To start with, I wanted to cover a very small handful of some of the better-known examples of the style. If there's someone who appears to be missing from this inaugural list (say, for instance, AAA Shuperstar, who's slated for a later appearance), don't worry -- they're coming. However, feel free to mention any who come to mind in comments, as I can use all the help I can find:

It might make me magnetic. You're not the King of Who Gets Magnetism, buddy.

VOLTO FROM MARS (Grape Nuts)
Among the ur-mascots of the superhero set, Volto (From Mars or, as I like to say it, "Of the East Martian Voltos...") holds a special place in the hearts of hundreds of fans. Specifically, he holds the much-vaunted "I've heard of him!" spot.

Volto arrives from Mars , unceremoniously announces that he's hungry and demands to be fed the world's finest cereal grains. Unfortunately, all they have handy are Grape Nuts, but they still seem to do the trick; Volto's powers are charged up! The little Martian flyboy gets frisky with the magnetic death rays!

Shouting "Volto" activates his powers of magnetic tomfoolery. With he left hand, he repeals all matter, and which his right he attracts it. This must make introducing himself into a genuine plastic hassle. "Nice to meet you, I'm Volto" and he ends up embracing a bookshelf from the other side of the room at forty-five miles an hour. This is probably why the comics would occasionally remind readers that Grape Nuts did not actually give you magnetic powers, as "You might accidentally launch your child out of a fourth-story window at speeds approaching escape velocity" is probably pretty bad publicity.

Imagine he says all of this without taking a breath.

CAPTAIN TOOTSIE (Tootsie Rolls)
When parents warned their children against accepting candy from weird strangers, they were almost undoubtedly thinking of Captain Tootsie. Designed by C.C.Beck (and alternatively illustrated by him and Pete Costanza), the sugar-shilling superhero was rather intentionally designed to recall Captain Marvel, then the best-selling superhero comic on the racks. 

The captain didn't necessarily gain powers from Tootsie Rolls, but he did gain ENERGY! Short-term bursts of energy, that is! You never see Captain Tootsie and his young friends in the ominously-named Secret Society crash afterwards, but you have to imagine that happened off-panel pretty much twice an episode.

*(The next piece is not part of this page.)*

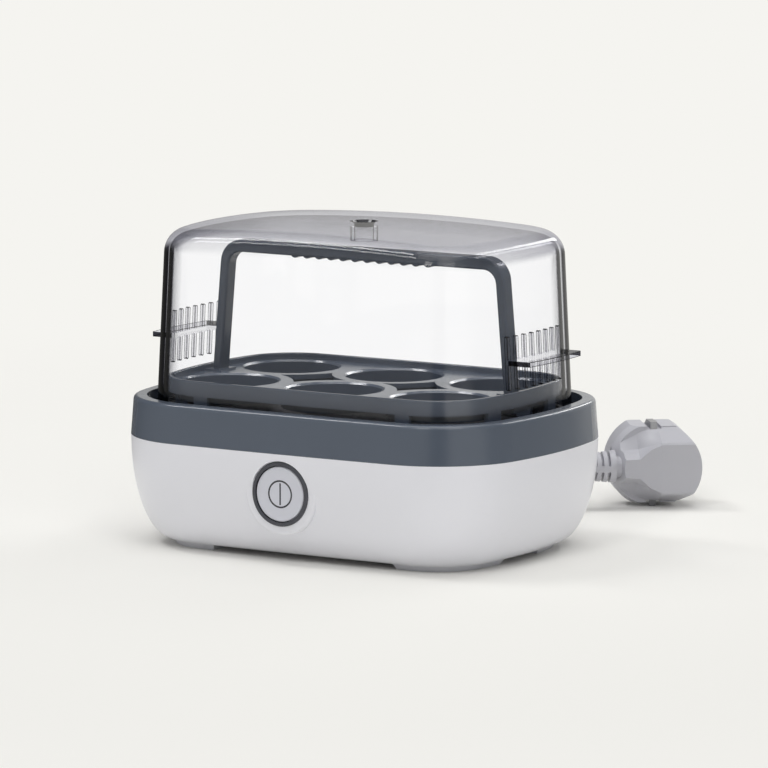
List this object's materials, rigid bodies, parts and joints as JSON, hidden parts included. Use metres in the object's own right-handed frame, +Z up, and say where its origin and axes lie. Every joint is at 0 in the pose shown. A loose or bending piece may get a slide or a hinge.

Tigers are a protected species, you poaching sonofabitch!

TIGER-BOY (Uni-Royal)
I don't recall seeing Tiger Boy -- advertising Uni-Royal's Tiger Paw Red Stripe bicycle tires -- ever spouting a line but, rather, being a mysterious figure who outraces every would-be top cyclist thanks to his badass tires. It's also difficult to pin down whether he's an actual superhero -- he does wear a distinctive costume, including a tiger-print cape (which you'd think would create all sorts of drag but, hey, I still drive a Mean Green Machine, so whadda I know) -- or just a dude who can totally school idiot children with their dumb slow bikes that have shitty Montgomery Ward tires. 

What's for certain is that he's one of the few comic book ads drawn by the great Jack Davis, and the Slim Jim ones with the werewolf and vampire can't count for this series because they ain't superheroes. Don't @ me. 


CAPTAIN "O" (& Peggy, Olympic)
Olympic wasn't the first comic book-centric service to rope dumb kids into selling magazines, cards or seeds for cheap prizes and a smidgen of folding money, but they had the most dynamic possible duo available to be their spokespeople. There weren't many other dynamic duos available, though, so these are actually a little lackluster. 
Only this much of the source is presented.